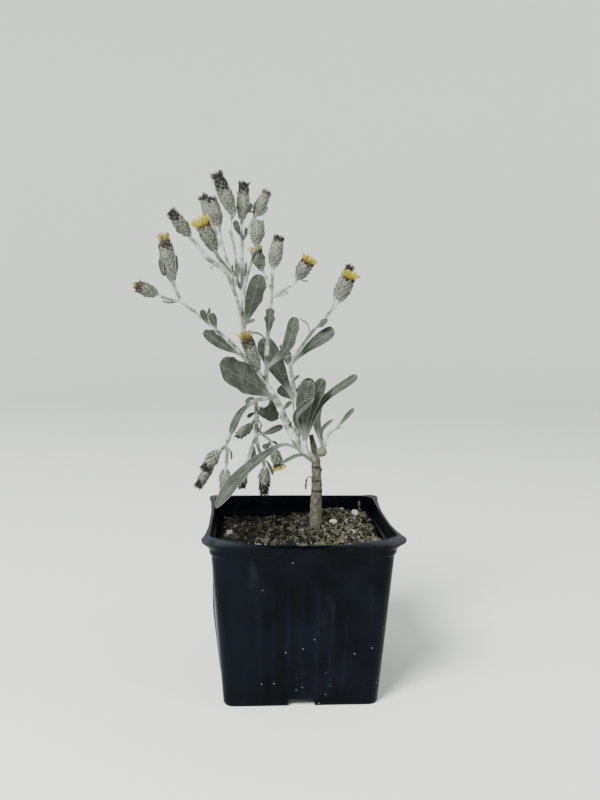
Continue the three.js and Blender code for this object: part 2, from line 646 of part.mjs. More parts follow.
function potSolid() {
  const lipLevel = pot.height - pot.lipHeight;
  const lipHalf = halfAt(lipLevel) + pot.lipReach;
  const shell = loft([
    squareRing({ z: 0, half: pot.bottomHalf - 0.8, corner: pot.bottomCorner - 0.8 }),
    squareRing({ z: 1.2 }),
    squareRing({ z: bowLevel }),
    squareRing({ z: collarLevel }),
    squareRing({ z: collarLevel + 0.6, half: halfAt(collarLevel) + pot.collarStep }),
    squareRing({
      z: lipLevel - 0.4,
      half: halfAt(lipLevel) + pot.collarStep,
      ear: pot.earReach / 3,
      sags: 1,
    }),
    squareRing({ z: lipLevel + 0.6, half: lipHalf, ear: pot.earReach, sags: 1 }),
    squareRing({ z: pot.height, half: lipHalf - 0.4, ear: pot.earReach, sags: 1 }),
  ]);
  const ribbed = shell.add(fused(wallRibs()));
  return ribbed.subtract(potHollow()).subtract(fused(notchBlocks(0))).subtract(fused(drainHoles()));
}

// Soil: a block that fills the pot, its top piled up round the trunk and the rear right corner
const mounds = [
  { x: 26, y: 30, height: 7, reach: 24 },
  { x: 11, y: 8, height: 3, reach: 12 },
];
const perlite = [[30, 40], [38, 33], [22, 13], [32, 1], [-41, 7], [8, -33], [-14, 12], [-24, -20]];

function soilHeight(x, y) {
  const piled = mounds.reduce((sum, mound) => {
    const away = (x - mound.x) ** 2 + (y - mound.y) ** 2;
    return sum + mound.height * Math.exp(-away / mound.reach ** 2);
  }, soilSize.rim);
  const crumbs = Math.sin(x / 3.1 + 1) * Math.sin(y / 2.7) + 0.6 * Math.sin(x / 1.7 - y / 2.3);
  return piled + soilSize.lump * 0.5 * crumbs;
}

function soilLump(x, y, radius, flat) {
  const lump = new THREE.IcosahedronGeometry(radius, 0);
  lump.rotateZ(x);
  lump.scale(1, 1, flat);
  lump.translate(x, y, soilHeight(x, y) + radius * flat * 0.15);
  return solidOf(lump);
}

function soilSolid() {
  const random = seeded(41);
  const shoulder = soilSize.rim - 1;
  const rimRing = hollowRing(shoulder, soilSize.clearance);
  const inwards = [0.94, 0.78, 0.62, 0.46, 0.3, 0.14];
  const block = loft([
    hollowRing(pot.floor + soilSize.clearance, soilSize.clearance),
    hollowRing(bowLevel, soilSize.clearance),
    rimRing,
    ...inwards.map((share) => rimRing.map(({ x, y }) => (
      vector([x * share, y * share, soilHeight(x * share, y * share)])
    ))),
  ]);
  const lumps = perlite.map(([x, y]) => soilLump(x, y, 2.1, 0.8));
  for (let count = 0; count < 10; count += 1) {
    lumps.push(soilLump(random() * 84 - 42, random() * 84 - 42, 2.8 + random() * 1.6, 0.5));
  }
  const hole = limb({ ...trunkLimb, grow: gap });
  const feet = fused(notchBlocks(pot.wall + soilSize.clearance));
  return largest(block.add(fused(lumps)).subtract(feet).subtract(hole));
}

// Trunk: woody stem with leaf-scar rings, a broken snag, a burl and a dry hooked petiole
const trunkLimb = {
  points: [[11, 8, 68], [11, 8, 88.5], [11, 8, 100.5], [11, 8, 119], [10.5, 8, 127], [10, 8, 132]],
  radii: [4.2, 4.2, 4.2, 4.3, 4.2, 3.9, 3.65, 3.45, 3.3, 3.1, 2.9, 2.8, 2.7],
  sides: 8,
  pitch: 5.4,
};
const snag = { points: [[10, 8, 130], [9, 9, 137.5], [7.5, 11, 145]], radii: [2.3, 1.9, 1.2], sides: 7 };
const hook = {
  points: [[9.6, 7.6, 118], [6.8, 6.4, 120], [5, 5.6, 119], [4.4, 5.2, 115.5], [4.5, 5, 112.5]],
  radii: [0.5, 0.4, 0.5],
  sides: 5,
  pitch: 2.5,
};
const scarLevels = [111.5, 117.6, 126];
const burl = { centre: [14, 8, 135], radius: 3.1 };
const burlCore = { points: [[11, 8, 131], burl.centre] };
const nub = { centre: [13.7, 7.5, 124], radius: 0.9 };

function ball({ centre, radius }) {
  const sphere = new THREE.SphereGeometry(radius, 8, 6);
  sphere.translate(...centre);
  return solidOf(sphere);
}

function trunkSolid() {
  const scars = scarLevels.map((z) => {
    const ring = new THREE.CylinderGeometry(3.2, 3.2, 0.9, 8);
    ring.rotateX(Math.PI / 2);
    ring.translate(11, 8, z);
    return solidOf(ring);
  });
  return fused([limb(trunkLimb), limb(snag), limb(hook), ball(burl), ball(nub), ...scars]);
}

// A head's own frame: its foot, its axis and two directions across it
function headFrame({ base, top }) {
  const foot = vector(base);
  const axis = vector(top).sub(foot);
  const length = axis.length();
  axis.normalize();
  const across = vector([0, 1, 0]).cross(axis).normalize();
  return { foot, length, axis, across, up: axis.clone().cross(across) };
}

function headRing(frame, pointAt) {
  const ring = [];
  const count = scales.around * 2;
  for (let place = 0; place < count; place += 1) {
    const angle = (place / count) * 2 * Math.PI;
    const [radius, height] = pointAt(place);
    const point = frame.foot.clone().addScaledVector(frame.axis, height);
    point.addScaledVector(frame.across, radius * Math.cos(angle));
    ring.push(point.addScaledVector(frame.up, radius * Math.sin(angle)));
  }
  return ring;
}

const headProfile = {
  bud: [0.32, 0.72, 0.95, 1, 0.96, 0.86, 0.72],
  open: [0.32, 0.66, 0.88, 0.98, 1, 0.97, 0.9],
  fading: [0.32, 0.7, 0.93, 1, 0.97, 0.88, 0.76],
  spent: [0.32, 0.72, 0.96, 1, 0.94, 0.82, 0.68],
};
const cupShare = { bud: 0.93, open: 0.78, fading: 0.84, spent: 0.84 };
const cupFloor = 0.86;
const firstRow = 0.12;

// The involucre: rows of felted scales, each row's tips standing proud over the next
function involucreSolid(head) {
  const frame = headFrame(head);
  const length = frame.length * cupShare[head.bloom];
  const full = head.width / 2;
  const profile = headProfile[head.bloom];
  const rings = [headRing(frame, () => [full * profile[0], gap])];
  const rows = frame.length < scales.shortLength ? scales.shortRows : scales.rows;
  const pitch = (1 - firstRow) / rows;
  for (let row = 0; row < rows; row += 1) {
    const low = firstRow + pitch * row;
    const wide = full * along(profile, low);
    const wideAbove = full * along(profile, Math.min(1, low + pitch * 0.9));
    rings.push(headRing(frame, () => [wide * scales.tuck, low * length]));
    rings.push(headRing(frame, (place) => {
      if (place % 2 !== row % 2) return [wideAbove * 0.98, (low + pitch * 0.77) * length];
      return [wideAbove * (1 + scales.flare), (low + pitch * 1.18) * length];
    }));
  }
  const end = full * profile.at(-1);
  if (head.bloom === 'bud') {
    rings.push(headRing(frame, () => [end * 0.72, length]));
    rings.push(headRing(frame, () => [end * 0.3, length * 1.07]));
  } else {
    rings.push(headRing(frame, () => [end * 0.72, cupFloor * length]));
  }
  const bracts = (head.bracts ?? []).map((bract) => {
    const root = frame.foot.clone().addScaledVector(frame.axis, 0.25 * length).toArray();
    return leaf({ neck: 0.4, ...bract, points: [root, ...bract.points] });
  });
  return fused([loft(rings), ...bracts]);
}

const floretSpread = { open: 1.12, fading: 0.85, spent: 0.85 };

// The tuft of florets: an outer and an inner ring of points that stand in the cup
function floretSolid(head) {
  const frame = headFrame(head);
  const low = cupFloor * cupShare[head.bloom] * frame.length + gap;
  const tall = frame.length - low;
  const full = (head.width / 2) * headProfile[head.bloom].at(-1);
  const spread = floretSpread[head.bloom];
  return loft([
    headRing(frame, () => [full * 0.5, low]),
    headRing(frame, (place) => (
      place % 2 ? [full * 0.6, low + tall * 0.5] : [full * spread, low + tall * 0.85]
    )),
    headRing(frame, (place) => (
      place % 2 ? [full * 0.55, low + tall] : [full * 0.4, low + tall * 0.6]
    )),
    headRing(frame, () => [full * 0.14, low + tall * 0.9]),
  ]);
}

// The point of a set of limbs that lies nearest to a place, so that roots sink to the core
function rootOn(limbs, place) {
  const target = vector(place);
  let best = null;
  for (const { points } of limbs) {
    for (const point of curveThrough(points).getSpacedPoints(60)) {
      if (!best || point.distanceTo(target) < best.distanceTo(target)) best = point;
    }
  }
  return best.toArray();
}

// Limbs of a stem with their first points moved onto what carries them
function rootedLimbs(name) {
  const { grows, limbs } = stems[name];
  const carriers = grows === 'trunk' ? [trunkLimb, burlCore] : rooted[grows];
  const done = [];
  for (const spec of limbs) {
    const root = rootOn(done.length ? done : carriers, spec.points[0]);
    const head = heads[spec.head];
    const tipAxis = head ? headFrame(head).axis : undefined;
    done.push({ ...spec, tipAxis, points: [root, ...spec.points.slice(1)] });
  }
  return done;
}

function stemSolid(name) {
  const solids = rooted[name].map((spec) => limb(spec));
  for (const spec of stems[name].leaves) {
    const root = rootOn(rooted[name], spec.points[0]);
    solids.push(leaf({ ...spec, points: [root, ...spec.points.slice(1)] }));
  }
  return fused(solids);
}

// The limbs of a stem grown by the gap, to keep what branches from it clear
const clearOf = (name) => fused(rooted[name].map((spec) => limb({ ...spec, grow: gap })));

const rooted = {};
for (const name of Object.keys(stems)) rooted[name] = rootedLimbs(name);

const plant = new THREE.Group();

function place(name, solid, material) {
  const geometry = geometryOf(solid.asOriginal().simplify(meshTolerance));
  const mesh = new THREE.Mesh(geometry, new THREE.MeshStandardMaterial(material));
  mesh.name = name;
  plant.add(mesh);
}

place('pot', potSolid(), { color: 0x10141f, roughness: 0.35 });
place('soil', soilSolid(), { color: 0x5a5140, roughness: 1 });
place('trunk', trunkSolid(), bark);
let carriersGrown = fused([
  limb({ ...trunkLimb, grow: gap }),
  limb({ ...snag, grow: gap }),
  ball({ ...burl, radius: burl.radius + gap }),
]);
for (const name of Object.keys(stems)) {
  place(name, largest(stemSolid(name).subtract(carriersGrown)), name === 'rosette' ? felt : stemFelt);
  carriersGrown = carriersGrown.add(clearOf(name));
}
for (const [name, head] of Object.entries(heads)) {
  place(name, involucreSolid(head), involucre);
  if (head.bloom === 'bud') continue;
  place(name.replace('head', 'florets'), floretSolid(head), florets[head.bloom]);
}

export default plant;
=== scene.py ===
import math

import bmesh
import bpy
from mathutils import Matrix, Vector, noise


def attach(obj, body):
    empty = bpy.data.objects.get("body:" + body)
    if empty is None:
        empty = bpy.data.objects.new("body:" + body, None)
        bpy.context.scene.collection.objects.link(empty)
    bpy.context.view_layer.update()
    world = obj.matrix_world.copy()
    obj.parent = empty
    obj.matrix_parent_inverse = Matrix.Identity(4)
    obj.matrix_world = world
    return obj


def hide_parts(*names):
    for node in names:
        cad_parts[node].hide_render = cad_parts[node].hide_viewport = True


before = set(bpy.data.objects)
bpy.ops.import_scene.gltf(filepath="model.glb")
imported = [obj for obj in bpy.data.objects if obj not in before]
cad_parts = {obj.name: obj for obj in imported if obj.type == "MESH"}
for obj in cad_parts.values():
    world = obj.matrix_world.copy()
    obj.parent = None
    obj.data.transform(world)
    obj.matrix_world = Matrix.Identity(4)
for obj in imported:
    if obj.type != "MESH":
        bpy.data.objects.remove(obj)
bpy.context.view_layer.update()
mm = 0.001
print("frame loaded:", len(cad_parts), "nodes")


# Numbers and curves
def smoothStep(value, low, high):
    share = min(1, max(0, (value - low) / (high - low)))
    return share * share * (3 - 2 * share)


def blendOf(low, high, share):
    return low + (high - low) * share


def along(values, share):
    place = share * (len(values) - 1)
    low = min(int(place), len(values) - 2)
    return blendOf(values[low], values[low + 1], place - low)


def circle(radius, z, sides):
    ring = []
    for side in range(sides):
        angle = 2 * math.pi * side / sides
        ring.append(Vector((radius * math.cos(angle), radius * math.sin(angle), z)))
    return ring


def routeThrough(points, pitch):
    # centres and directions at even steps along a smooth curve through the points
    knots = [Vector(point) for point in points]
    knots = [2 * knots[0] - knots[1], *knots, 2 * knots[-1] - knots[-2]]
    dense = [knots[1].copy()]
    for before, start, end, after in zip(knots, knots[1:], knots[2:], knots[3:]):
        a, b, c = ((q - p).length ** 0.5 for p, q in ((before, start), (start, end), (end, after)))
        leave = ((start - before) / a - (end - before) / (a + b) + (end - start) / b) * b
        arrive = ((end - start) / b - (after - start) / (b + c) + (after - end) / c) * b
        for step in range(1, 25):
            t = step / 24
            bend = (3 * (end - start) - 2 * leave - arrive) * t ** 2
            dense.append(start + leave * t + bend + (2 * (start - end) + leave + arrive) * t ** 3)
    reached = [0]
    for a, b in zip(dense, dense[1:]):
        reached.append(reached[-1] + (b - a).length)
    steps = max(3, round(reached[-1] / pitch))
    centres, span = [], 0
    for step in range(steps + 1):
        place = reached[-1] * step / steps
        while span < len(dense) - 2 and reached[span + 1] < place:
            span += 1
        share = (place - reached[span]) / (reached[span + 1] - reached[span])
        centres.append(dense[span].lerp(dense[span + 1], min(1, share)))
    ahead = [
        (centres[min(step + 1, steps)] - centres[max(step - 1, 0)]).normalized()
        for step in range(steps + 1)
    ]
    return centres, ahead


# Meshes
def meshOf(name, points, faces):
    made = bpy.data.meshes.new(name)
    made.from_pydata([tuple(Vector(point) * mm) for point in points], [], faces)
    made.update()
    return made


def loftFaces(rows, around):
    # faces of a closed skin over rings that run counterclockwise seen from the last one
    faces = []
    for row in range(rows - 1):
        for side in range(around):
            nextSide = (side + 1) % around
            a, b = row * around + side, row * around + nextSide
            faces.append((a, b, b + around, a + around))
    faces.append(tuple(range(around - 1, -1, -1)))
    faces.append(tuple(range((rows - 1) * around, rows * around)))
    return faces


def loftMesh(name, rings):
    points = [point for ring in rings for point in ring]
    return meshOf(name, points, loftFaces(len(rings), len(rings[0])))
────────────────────
▶ **What you need to do**
Exactly repeat the lines running from the top of the listing to the line bearing "12], [-24, -20]];", both of those lines included, and only them.

▶ **Task solution**
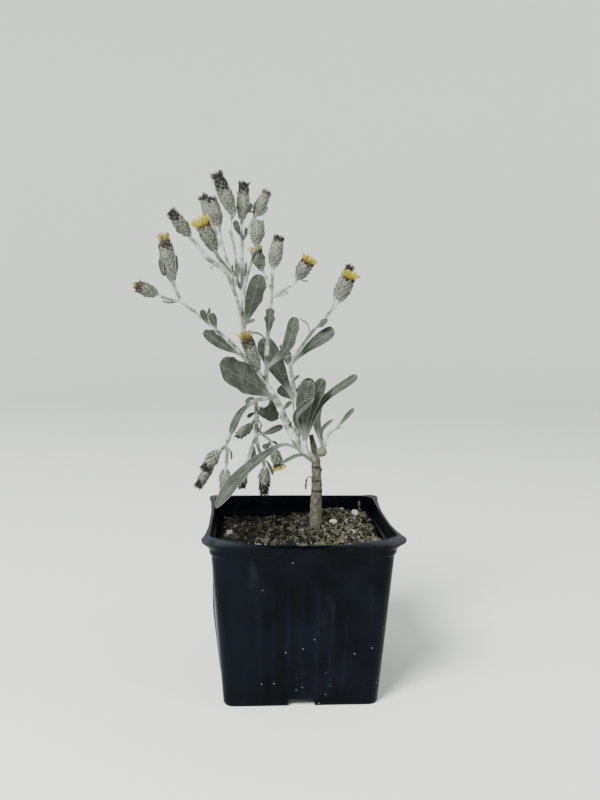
Continue the three.js and Blender code for this object: part 2, from line 646 of part.mjs. More parts follow.
function potSolid() {
  const lipLevel = pot.height - pot.lipHeight;
  const lipHalf = halfAt(lipLevel) + pot.lipReach;
  const shell = loft([
    squareRing({ z: 0, half: pot.bottomHalf - 0.8, corner: pot.bottomCorner - 0.8 }),
    squareRing({ z: 1.2 }),
    squareRing({ z: bowLevel }),
    squareRing({ z: collarLevel }),
    squareRing({ z: collarLevel + 0.6, half: halfAt(collarLevel) + pot.collarStep }),
    squareRing({
      z: lipLevel - 0.4,
      half: halfAt(lipLevel) + pot.collarStep,
      ear: pot.earReach / 3,
      sags: 1,
    }),
    squareRing({ z: lipLevel + 0.6, half: lipHalf, ear: pot.earReach, sags: 1 }),
    squareRing({ z: pot.height, half: lipHalf - 0.4, ear: pot.earReach, sags: 1 }),
  ]);
  const ribbed = shell.add(fused(wallRibs()));
  return ribbed.subtract(potHollow()).subtract(fused(notchBlocks(0))).subtract(fused(drainHoles()));
}

// Soil: a block that fills the pot, its top piled up round the trunk and the rear right corner
const mounds = [
  { x: 26, y: 30, height: 7, reach: 24 },
  { x: 11, y: 8, height: 3, reach: 12 },
];
const perlite = [[30, 40], [38, 33], [22, 13], [32, 1], [-41, 7], [8, -33], [-14, 12], [-24, -20]];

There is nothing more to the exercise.